-- Data segment --

========================

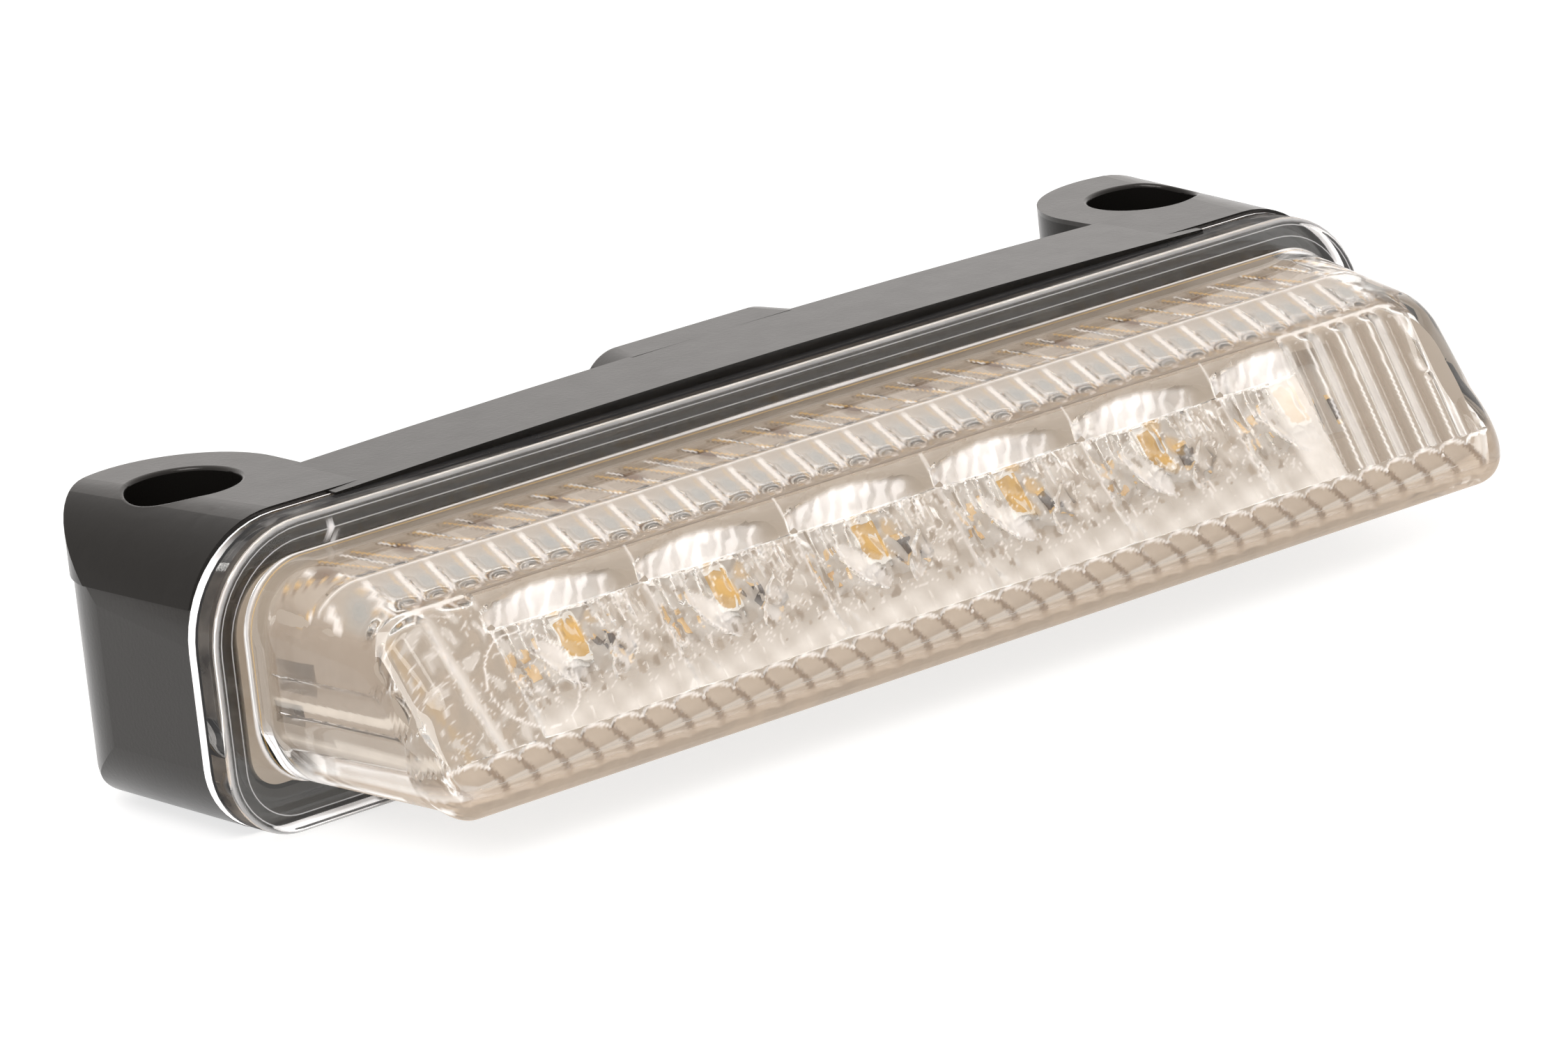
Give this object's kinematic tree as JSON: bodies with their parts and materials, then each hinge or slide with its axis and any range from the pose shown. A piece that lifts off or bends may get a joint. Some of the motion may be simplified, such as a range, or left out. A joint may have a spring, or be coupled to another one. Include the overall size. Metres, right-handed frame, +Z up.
{
  "type": "third brake light",
  "caption": "Slim high-mounted brake light: black housing with two screw ears, clear welded lens with a sloping face, lit board and tray inside.",
  "frame": {"origin": "midway between the two mounting holes, on the mounting plane under the ears", "axes": "+X along the lamp, +Y from the lens to the back, +Z up, along the mounting screws"},
  "size_m": [0.136, 0.0925, 0.029],
  "materials": {
    "black_plastic": "satin moulded",
    "clear_plastic": "clear, polished",
    "weld_bead": "satin",
    "cream_plastic": "satin moulded",
    "board_white": "satin solder mask",
    "led_white": "satin",
    "amber_fill": "gloss silicone",
    "tinned_metal": "tinned",
    "resistor_black": "satin",
    "gold_plate": "plated",
    "chip_black": "moulded epoxy",
    "capacitor_tan": "ceramic",
    "wire_red": "PVC",
    "wire_black": "PVC",
    "copper": "bare copper strands",
    "cable_black": "PVC sheath",
    "rubber_black": "satin rubber",
    "potting_resin": "cast resin",
    "nylon_black": "nylon"
  },
  "bodies": {
    "root": {"housing": "black_plastic", "lens": "clear_plastic", "lens_weld_bead": "weld_bead", "reflector_tray": "cream_plastic", "led_board": "board_white", "led_bodies": "led_white", "led_phosphor_fills": "amber_fill", "led_terminals": "tinned_metal", "chip_resistors": "resistor_black", "board_pads": "gold_plate", "current_regulators": "chip_black", "polarity_diode": "chip_black", "surge_suppressor": "chip_black", "filter_capacitors": "capacitor_tan", "solder_joints": "tinned_metal", "positive_wire": "wire_red", "negative_wire": "wire_black", "stripped_wire_ends": "copper", "cable_sheath": "cable_black", "cable_grommet": "rubber_black", "cable_potting": "potting_resin", "cable_tie": "nylon_black"}
  },
  "joints": []
}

========================

All of the lines above must be returned exactly.

-- Correct response --
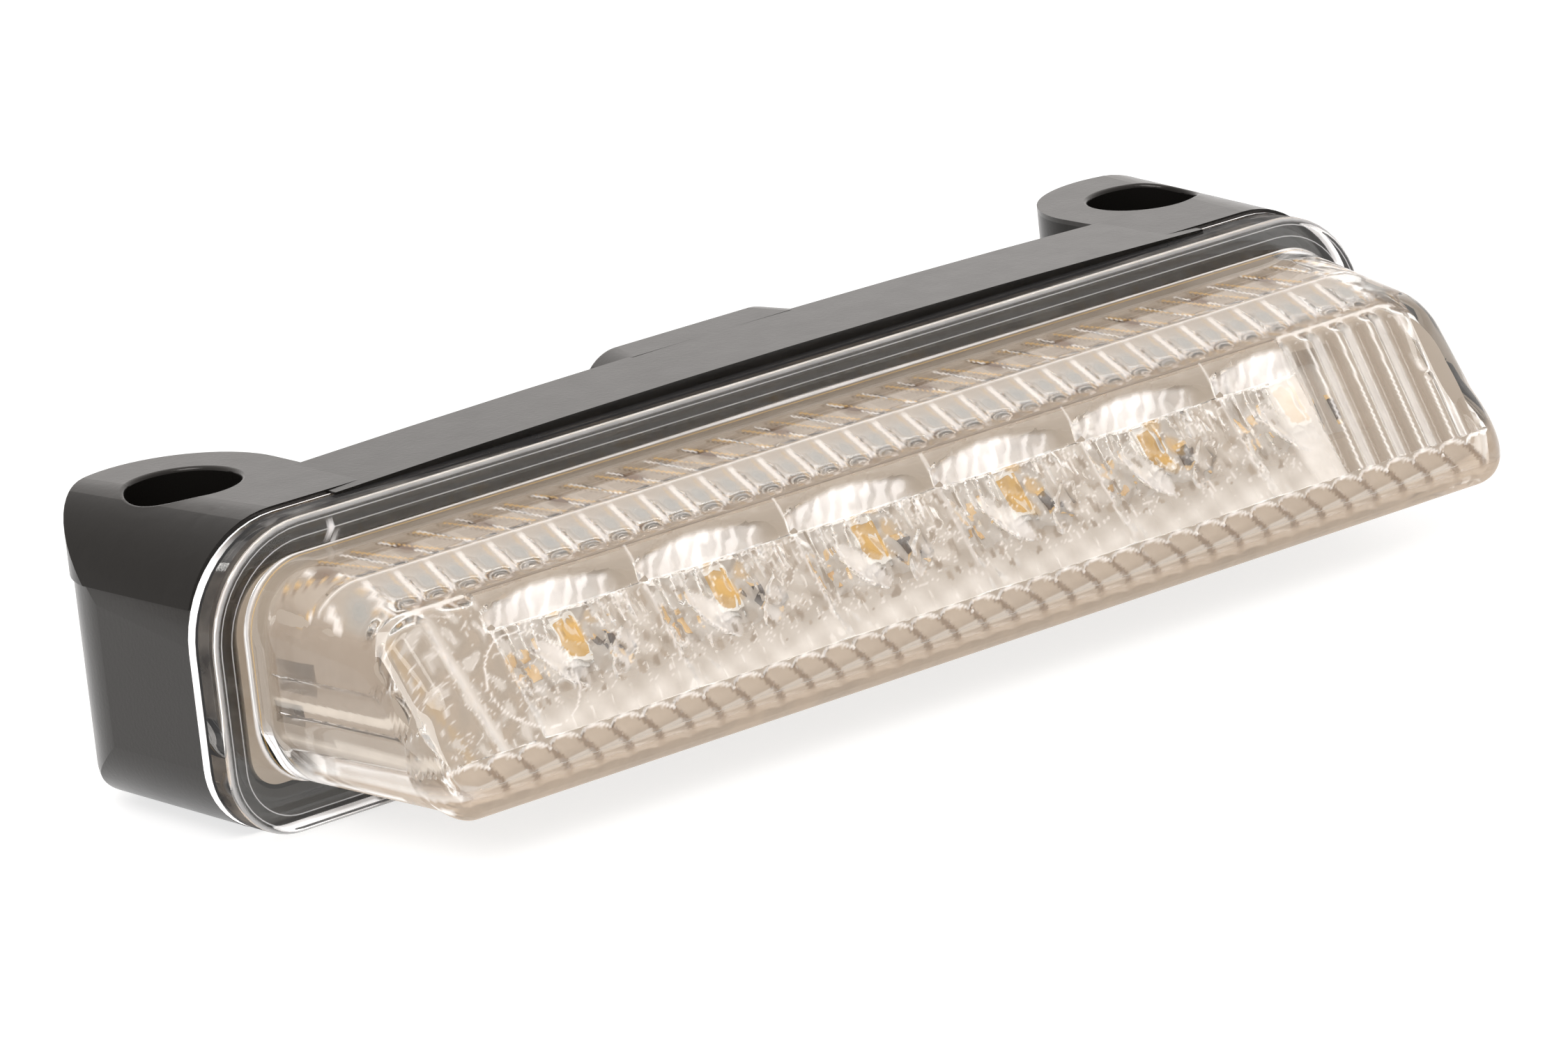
Give this object's kinematic tree as JSON: bodies with their parts and materials, then each hinge or slide with its axis and any range from the pose shown. A piece that lifts off or bends may get a joint. Some of the motion may be simplified, such as a range, or left out. A joint may have a spring, or be coupled to another one. Include the overall size. Metres, right-handed frame, +Z up.
{
  "type": "third brake light",
  "caption": "Slim high-mounted brake light: black housing with two screw ears, clear welded lens with a sloping face, lit board and tray inside.",
  "frame": {"origin": "midway between the two mounting holes, on the mounting plane under the ears", "axes": "+X along the lamp, +Y from the lens to the back, +Z up, along the mounting screws"},
  "size_m": [0.136, 0.0925, 0.029],
  "materials": {
    "black_plastic": "satin moulded",
    "clear_plastic": "clear, polished",
    "weld_bead": "satin",
    "cream_plastic": "satin moulded",
    "board_white": "satin solder mask",
    "led_white": "satin",
    "amber_fill": "gloss silicone",
    "tinned_metal": "tinned",
    "resistor_black": "satin",
    "gold_plate": "plated",
    "chip_black": "moulded epoxy",
    "capacitor_tan": "ceramic",
    "wire_red": "PVC",
    "wire_black": "PVC",
    "copper": "bare copper strands",
    "cable_black": "PVC sheath",
    "rubber_black": "satin rubber",
    "potting_resin": "cast resin",
    "nylon_black": "nylon"
  },
  "bodies": {
    "root": {"housing": "black_plastic", "lens": "clear_plastic", "lens_weld_bead": "weld_bead", "reflector_tray": "cream_plastic", "led_board": "board_white", "led_bodies": "led_white", "led_phosphor_fills": "amber_fill", "led_terminals": "tinned_metal", "chip_resistors": "resistor_black", "board_pads": "gold_plate", "current_regulators": "chip_black", "polarity_diode": "chip_black", "surge_suppressor": "chip_black", "filter_capacitors": "capacitor_tan", "solder_joints": "tinned_metal", "positive_wire": "wire_red", "negative_wire": "wire_black", "stripped_wire_ends": "copper", "cable_sheath": "cable_black", "cable_grommet": "rubber_black", "cable_potting": "potting_resin", "cable_tie": "nylon_black"}
  },
  "joints": []
}